--- Set exercise ---
Begin with the line containing "join([brace_bars(-1)] + spreader_lug()))" and end with the line containing "obj.data.transform(obj.matrix_world)"; set down that block verbatim and nothing else.

--- Material supplied ---
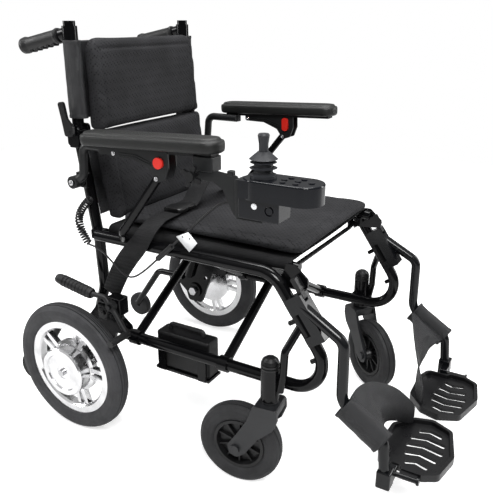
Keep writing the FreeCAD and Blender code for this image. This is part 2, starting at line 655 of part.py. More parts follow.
def hanger():
    """Hook-on clamp turning on the inclined tube, with the leg tube and the footplate's clevis."""
    x = -HANGER_X
    line = [tuple(on_front_tube(408, 22, -6)), (x, -648, 368), (x, -650, 240), (x, -738, 182), (x, -744, 118)]
    parts = [
        front_block(-17, 17, 13.2, 36, -50, 52),
        front_block(-17, 17, -4, 15, 18, 52),
        front_block(-17, 17, -4, 15, -50, -30),
        rod(line, [26, 40, 26], HANGER_TUBE_R),
        box(x - 14, x + 14, -760, -732, 84, 122, 3),
        box(x, -PLATE_HINGE_X + 13, -759, -742, 86, 110, 2),
        cyl(5, (-PLATE_HINGE_X, -745, PLATE_HINGE_Z), (-PLATE_HINGE_X, -806, PLATE_HINGE_Z)),
        cyl(8, (-PLATE_HINGE_X, -801.3, PLATE_HINGE_Z), (-PLATE_HINGE_X, -806, PLATE_HINGE_Z)),
    ]
    body = join(parts)
    axis = [tuple(on_front_tube(383) + ALONG * k) for k in (-70, 70)]
    body = body.cut(cyl(TUBE_R + RUN, *axis))
    slot = front_block(-TUBE_R - RUN, TUBE_R + RUN, -20, 0, -60, 60)
    body = body.cut(slot)
    pivot = on_front_tube(383) + AHEAD * 33 + ALONG * 44
    body = body.cut(front_block(-8.3, 6.3, 22, 40, 33, 60))
    pin = cyl(3, (-SIDE_X - 12, pivot.y, pivot.z), (-SIDE_X + 10, pivot.y, pivot.z))
    return max(join([body, pin]).Solids, key=lambda s: s.Volume)


def release_lever():
    """Ribbed thumb lever in the clamp's upper end."""
    pivot = on_front_tube(383) + AHEAD * 33 + ALONG * 44
    body = join([front_block(-8, 6, 29, 37, 38, 70), front_block(-11, 9, 31, 41, 56, 84)])
    return body.cut(cyl(3 + RUN, (-SIDE_X - 14, pivot.y, pivot.z), (-SIDE_X + 14, pivot.y, pivot.z)))


def footplate():
    """Moulded plate with a raised rim, hinge barrel and curved slots."""
    z, mid = PLATE_HINGE_Z, -784
    outline = [(-192, -716), (-150, -703), (-66, -706), (-24, -742), (-12, -782), (-34, -828),
               (-118, -850.1), (-186, -836),
               (-203, -806), (-203, -766), (-192, -762)]
    inner = [(-186, -722), (-148, -711), (-69, -713), (-31, -746), (-20, -782), (-39, -822), (-118, -842),
             (-182, -829),
             (-196, -803), (-196, -770), (-186, -766)]
    deck = plate([(x, y, z - 8) for x, y in outline], 16, (0, 0, 16))
    deck = deck.cut(plate([(x, y, z - 1) for x, y in inner], 14, (0, 0, 20)))
    for xs, reach in ((-168, 26), (-140, 36), (-112, 42), (-84, 40), (-56, 28)):
        slot = plate([(xs - 6, mid - reach, z - 20), (xs + 7, mid - reach, z - 20), (xs + 15, mid, z - 20),
                      (xs + 7, mid + reach * 0.8, z - 20), (xs - 6, mid + reach * 0.8, z - 20),
                      (xs + 3, mid, z - 20)],
                     4, (0, 0, 40))
        deck = deck.cut(slot)
    barrel = cyl(11, (-PLATE_HINGE_X, -761, z), (-PLATE_HINGE_X, -801, z))
    web = box(-PLATE_HINGE_X, -196, -800, -766, z - 7, z + 5)
    return join([deck, barrel, web]).cut(cyl(5 + RUN, (-PLATE_HINGE_X, -740, z), (-PLATE_HINGE_X, -810, z)))


def heel_loop():
    """Fabric sleeve on the leg tube with a band that runs behind the heel and narrows to the plate."""
    x = -HANGER_X
    lower_leg = [(x, -649, 300), (x, -650, 240), (x, -738, 182), (x, -744, 118)]
    sleeve = rod(lower_leg, [40, 26], 24)
    start, end = V(x, -660, 233.4), V(x, -735, 184)
    lead = (end - start).normalize()
    slab = Part.makeCylinder(60, (end - start).Length, start, lead)
    sleeve = sleeve.common(slab).cut(rod(lower_leg, [40, 26], HANGER_TUBE_R + 1.2))
    sections = []
    for at, along, height in HEEL_BAND:
        up = V(*along).normalize() * (height / 2)
        thick = V(1.3, 1.3, 0) if at[0] < -60 else V(0, 1.6, 0)
        middle = V(*at)
        pts = [middle - up - thick, middle + up - thick, middle + up + thick, middle - up + thick]
        sections.append(Part.makePolygon(pts + [pts[0]]))
    band = Part.makeLoft(sections, True, False)
    return [sleeve, band]


# centre, direction of the width and width of the heel band from the sleeve to the plate's inner corner
HEEL_BAND = [((-214.5, -687, 222), (0, -0.5, 0.87), 86), ((-180, -690, 220), (0, -0.35, 0.94), 84),
             ((-128, -696, 186), (0, -0.2, 0.98), 78), ((-76, -712, 152), (0, -0.05, 1), 62),
             ((-40, -737, 132), (0, 0, 1), 38)]


# ------------------------------------------------------------------ brakes, anti-tip wheels, battery
def brake_lever():
    """Lever on the tyre brake: pivot eye, shoe arm, shoe and ribbed grip."""
    py, pz = -108.0, 328.0
    parts = [
        cyl(12, (-278, py, pz), (-265, py, pz)),
        rod([(-272, py, pz), (-274, py + 16, pz + 20), (-288, py + 38, pz + 28), (-288, py + 60, pz + 32)],
            12, 6),
        rod([(-272, py, pz), (-274, -150, 270)], [], 6),
        cyl(8, (-330, -150, 270), (-270, -150, 270)),
        spun([(0, 9), (0, 11), (4, 12.5), (96, 12), (104, 10), (107, 0), (0, 0)], (-288, py + 38, pz + 28),
             (0, 0.985, 0.17)),
    ]
    for k in range(8):
        at = V(-288, py + 38, pz + 28) + V(0, 0.985, 0.17) * (12 + 10 * k)
        parts.append(cyl(13.3, tuple(at), tuple(at + V(0, 3.9, 0.68))))
    return join(parts).cut(cyl(6 + RUN, (-290, py, pz), (-255, py, pz)))


def anti_tip_wheel():
    return spun([(-10, 6 + RUN), (-10, 33), (-7, 37), (0, 38), (7, 37), (10, 33), (10, 6 + RUN)],
                (-226, 232, 52))


def battery():
    """Slim removable pack with a folding-handle recess, on runners beside the lower rail."""
    body = box(-211.5, -168, -326, -184, 172, 262, 6)
    handle = rod([(-190, -300, 258), (-190, -300, 276), (-190, -210, 276), (-190, -210, 258)], 8, 5)
    return join([body, handle])


def battery_tray():
    """Shelf and hanging straps that carry the pack, welded to the lower rail."""
    shelf = box(-216, -166, -328, -182, 166, 171.7)
    straps = [box(-217.5, -212, y, y + 20, 166, 240) for y in (-320, -210)]
    hooks = [box(-228, -212, y, y + 20, 223, 240) for y in (-320, -210)]
    return join([shelf] + straps + hooks)


# ------------------------------------------------------------------ cords
LEAD = [(-250, -452.1, 607), (-250, -428, 609.5), (-252, -400, 607), (-254, -372, 592), (-250, -268, 493)]
TAIL = [(-250, -230, 458), (-250, -192, 421), (-247, -146, 392), (-244, -109, 412), (-244, -62, 450),
        (-240, -34, 450)]
COIL = [(-240, -28, 450), (-240, -8, 476), (-240, 0, 508), (-236, -16, 540), (-230, -38, 560)]


def cord(points, r):
    """Cable or coil along a route, its bends as wide as the shorter neighbouring run allows."""
    pts = [V(*p) for p in points]
    radii = []
    for i in range(1, len(pts) - 1):
        a, b = pts[i - 1] - pts[i], pts[i + 1] - pts[i]
        half = (math.pi - a.getAngle(b)) / 2
        radii.append(0.45 * min(a.Length, b.Length) / math.tan(half))
    print("cord bend radii", [round(v, 1) for v in radii])
    return rod(points, radii, r)


# ------------------------------------------------------------------ write every node
frame = side_frame()
tray = battery_tray()
emit("side_frame_right", frame.fuse(tray).removeSplitter())
emit("side_frame_left", left_of(frame))
emit_pair("frame_fittings", *fittings())
emit_pair("motor_mount", motor_mount())
emit_pair("drive_tyre", drive_tyre())
emit_pair("drive_wheel", drive_wheel())
for label, side in (("right", -1), ("left", 1)):
    emit("caster_fork_" + label, turned(caster_fork(), side))
    emit("caster_tyre_" + label, turned(caster_tyre(), side))
    emit("caster_hub_" + label, turned(caster_hub(), side))
emit("brace_bars_a", join([brace_bars(-1)] + spreader_lug()))
emit("brace_bars_b", brace_bars(1))
emit("brace_pivots", *brace_pivots())
emit("front_spreader", front_spreader())
emit_pair("cane", cane())
emit_pair("push_grip", push_grip())
emit_pair("cane_sleeve", cane_sleeve())
emit_pair("back_lever", back_lever())
pad_upper, pad_lower = back_pads()
emit("back_pad_upper", pad_upper)
emit("back_pad_lower", pad_lower)
sling, cushion, belt = seat()
emit("seat_sling", sling)
emit("seat_cushion", cushion)
emit("lap_belt", *belt)
emit("arm_frame_right", arm_frame(True))
emit("arm_frame_left", left_of(arm_frame(False)))
emit_pair("arm_pad", arm_pad())
emit_pair("release_button", release_button())
case, boot, knob, keys = controller()
emit("controller_case", case)
emit("joystick_boot", boot)
emit("joystick_knob", knob)
emit("keypad_buttons", *keys)
emit("wing_knob", wing_knob())
emit_pair("hanger", hanger())
emit_pair("release_lever", release_lever())
emit_pair("footplate", footplate())
emit_pair("heel_loop", *heel_loop())
emit_pair("brake_lever", brake_lever())
emit_pair("anti_tip_wheel", anti_tip_wheel())
emit("battery", battery())
emit("controller_lead", cord(LEAD, CORD_R), cord(TAIL, COIL_WIRE_R))
emit("lead_connector", cyl(6, LEAD[-1], TAIL[0]))
emit("coiled_cord", cord(COIL, COIL_R))
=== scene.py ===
import math

import bmesh
import bpy
from mathutils import Matrix, Vector, noise


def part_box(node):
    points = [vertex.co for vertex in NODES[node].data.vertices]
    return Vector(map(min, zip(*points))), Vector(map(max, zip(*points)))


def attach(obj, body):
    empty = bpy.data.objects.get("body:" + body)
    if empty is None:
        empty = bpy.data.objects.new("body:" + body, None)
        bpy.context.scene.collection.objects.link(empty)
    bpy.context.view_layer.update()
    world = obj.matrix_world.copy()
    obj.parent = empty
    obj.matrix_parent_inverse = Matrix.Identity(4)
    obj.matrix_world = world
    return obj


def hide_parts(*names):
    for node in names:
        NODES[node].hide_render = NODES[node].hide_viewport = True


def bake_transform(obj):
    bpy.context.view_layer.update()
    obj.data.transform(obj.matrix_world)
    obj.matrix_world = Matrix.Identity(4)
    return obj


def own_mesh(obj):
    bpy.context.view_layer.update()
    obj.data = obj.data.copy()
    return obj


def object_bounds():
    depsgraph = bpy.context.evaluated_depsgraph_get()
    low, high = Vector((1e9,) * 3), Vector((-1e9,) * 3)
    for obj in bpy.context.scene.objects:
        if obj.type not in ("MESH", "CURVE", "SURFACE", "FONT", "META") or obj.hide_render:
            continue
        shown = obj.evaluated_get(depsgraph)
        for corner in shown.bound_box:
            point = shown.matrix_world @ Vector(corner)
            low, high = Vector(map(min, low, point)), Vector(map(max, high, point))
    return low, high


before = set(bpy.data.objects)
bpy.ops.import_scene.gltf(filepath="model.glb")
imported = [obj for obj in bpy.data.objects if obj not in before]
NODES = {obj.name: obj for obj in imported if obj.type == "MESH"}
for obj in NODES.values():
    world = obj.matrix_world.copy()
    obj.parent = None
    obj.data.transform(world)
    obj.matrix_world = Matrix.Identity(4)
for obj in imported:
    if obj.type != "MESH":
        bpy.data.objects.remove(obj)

CAD_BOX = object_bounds()
SCENE = bpy.context.scene
SIDES = (("right", -1), ("left", 1))
AXLE_Y = (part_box("drive_wheel_right")[0].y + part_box("drive_wheel_right")[1].y) / 2


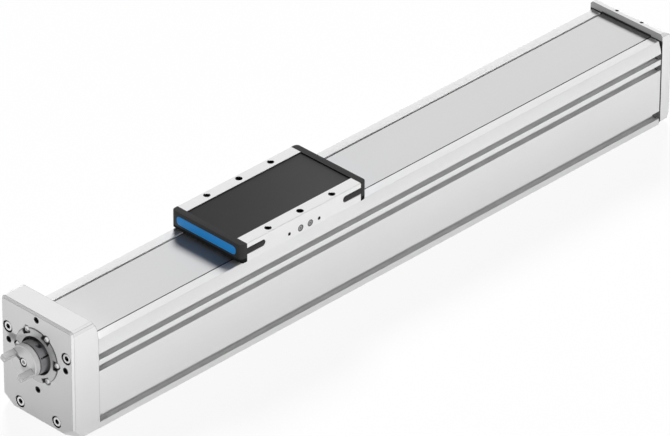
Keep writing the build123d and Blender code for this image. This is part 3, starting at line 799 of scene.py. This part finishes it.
def build_screws():
    """Visible socket screws of both caps and the bearing flange.

    head is the cap screws' radius, height, key and shank; circle is the radius of the flange screws' ring.
    """
    head, sunk, circle = (6.4, 8.0, 3.1, 4.0), 8.5, 32.5
    capped = ground_steel("cap_screw_surface", tuple(colours().screws), 0.3, cap_socket_shade)
    places = [(side * y, z) for y, z in CAP_SCREWS for side in (-1, 1)]
    for cap, seat, reach, facing, step in (("front", FRONT_FACE + sunk, 50.5, -1, 0.3),
                                           ("rear", REAR_FACE - sunk, 27.0, 1, 0.4)):
        heads = [socket_head(f"{cap}_{i}", seat, *head, reach, at, facing, turn=step * i)
                 for i, at in enumerate(places)]
        piece = coat(merged(f"{cap}_cap_socket_screws", heads, "base"), capped)
        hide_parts(f"{cap}_cap_screws")
    tip = float(span("bearing_flange_screws")[0][0])
    ring = []
    for i in range(6):
        a = math.radians(60 * i)
        at = (circle * math.cos(a), SPINDLE_Z + circle * math.sin(a))
        ring.append(button_head(f"ring_{i}", tip, at, 0.5 * i))
    piece = coat(merged("flange_socket_screws", ring, "base"), plated_steel())
    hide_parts("bearing_flange_screws")


# Drive hub
def claw_rings(angle):
    """One claw: its section is bounded by two arcs round the axis and two flats, and shrinks at the tip."""
    tip, root = float(HUB[0][0]), HUB_FACE + 0.6
    half, inner, outer, edge = 3.75, 12.0, 20.1, 0.7
    side = np.linspace(-half, half, 9)
    arc = np.column_stack([side, np.sqrt(outer ** 2 - side ** 2), np.where(abs(side) == half, edge, 0.0)])
    base = np.column_stack([side[[-1, 0]], np.full(2, inner), np.full(2, edge)])
    outline = rounded(np.vstack([arc, base]), 3)
    c, s = math.cos(math.radians(angle - 90)), math.sin(math.radians(angle - 90))
    turn = np.array([[c, -s], [s, c]])
    rings = []
    for x, by in ((tip, 1.0), (tip + 0.25, 0.45), (tip + 0.9, 0.0), (root, 0.0)):
        ring = inset(outline, by) @ turn.T
        rings.append(np.column_stack([np.full(len(ring), x), ring[:, 0], ring[:, 1] + SPINDLE_Z]))
    return np.array(rings)


def hub_disc():
    """Grid over the hub disc: angle round the axis, and distance along its turned section.

    The section is given as (radius, depth behind the face). Points of the front face between the recess and
    the claw that lie within the groove's half width are lowered to the groove's floor.
    """
    recess = [(3.2, 6.5), (5.4, 6.5), (5.8, 6.1), (5.8, 0.3), (6.1, 0.0)]
    face = [(radius, 0.0) for radius in np.linspace(6.6, 12.4, 15)]
    rim = [(14.0, 0.0), (16.0, 0.0), (18.0, 0.0), (19.8, 0.0), (20.3, 0.35), (20.9, 0.9), (21.2, 1.6)]
    groove_half, groove_end, groove_floor = 2.0, 12.2, 3.0
    radii, depth = np.array(recess + face + rim).T[..., None]
    lead = np.radians(CLAW_ANGLE)
    a = lead + np.linspace(0, 2 * math.pi, 240, endpoint=False)
    in_groove = (np.cos(a - lead) > 0) & (np.abs(radii * np.sin(a - lead)) < groove_half)
    in_groove = in_groove & (radii < groove_end) & (depth < groove_floor)
    x = HUB_FACE + np.where(in_groove, groove_floor, depth)
    rings = np.stack([x, radii * np.cos(a), SPINDLE_Z + radii * np.sin(a)], -1)
    back = float(HUB[1][0])
    tail = turned([(back - 0.6, 21.2), (back, 20.7), (back, 3.2)], (0.0, SPINDLE_Z), 240, lead)
    return np.concatenate([rings, tail])


def build_hub():
    """Hub disc with its recess, groove and two claws, and the screw in the recess."""
    steel = turned_steel("turned_hub_steel", tuple(colours().steel), hub_recess_shade, 0.0006)
    disc = skin("disc", hub_disc(), "spindle", loop=True)
    claws = [skin(f"claw_{i}", claw_rings(CLAW_ANGLE + 180 * i), "spindle", smooth=20)
             for i in (0, 1)]
    piece = coat(merged("drive_hub", [disc] + claws, "spindle"), steel)
    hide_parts("coupling_hub")
    radius, height, key, shank = 4.8, 6.0, 2.35, 3.0
    seat = float(CENTRE_SCREW[0][0]) + height
    reach = float(CENTRE_SCREW[1][0]) - seat
    screw = socket_head("hub_centre_screw", seat, radius, height, key, shank, reach, (0.0, SPINDLE_Z),
                        body="spindle")
    coat(screw, plated_steel())
    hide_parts("centre_screw")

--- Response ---
emit("brace_bars_a", join([brace_bars(-1)] + spreader_lug()))
emit("brace_bars_b", brace_bars(1))
emit("brace_pivots", *brace_pivots())
emit("front_spreader", front_spreader())
emit_pair("cane", cane())
emit_pair("push_grip", push_grip())
emit_pair("cane_sleeve", cane_sleeve())
emit_pair("back_lever", back_lever())
pad_upper, pad_lower = back_pads()
emit("back_pad_upper", pad_upper)
emit("back_pad_lower", pad_lower)
sling, cushion, belt = seat()
emit("seat_sling", sling)
emit("seat_cushion", cushion)
emit("lap_belt", *belt)
emit("arm_frame_right", arm_frame(True))
emit("arm_frame_left", left_of(arm_frame(False)))
emit_pair("arm_pad", arm_pad())
emit_pair("release_button", release_button())
case, boot, knob, keys = controller()
emit("controller_case", case)
emit("joystick_boot", boot)
emit("joystick_knob", knob)
emit("keypad_buttons", *keys)
emit("wing_knob", wing_knob())
emit_pair("hanger", hanger())
emit_pair("release_lever", release_lever())
emit_pair("footplate", footplate())
emit_pair("heel_loop", *heel_loop())
emit_pair("brake_lever", brake_lever())
emit_pair("anti_tip_wheel", anti_tip_wheel())
emit("battery", battery())
emit("controller_lead", cord(LEAD, CORD_R), cord(TAIL, COIL_WIRE_R))
emit("lead_connector", cyl(6, LEAD[-1], TAIL[0]))
emit("coiled_cord", cord(COIL, COIL_R))
=== scene.py ===
import math

import bmesh
import bpy
from mathutils import Matrix, Vector, noise


def part_box(node):
    points = [vertex.co for vertex in NODES[node].data.vertices]
    return Vector(map(min, zip(*points))), Vector(map(max, zip(*points)))


def attach(obj, body):
    empty = bpy.data.objects.get("body:" + body)
    if empty is None:
        empty = bpy.data.objects.new("body:" + body, None)
        bpy.context.scene.collection.objects.link(empty)
    bpy.context.view_layer.update()
    world = obj.matrix_world.copy()
    obj.parent = empty
    obj.matrix_parent_inverse = Matrix.Identity(4)
    obj.matrix_world = world
    return obj


def hide_parts(*names):
    for node in names:
        NODES[node].hide_render = NODES[node].hide_viewport = True


def bake_transform(obj):
    bpy.context.view_layer.update()
    obj.data.transform(obj.matrix_world)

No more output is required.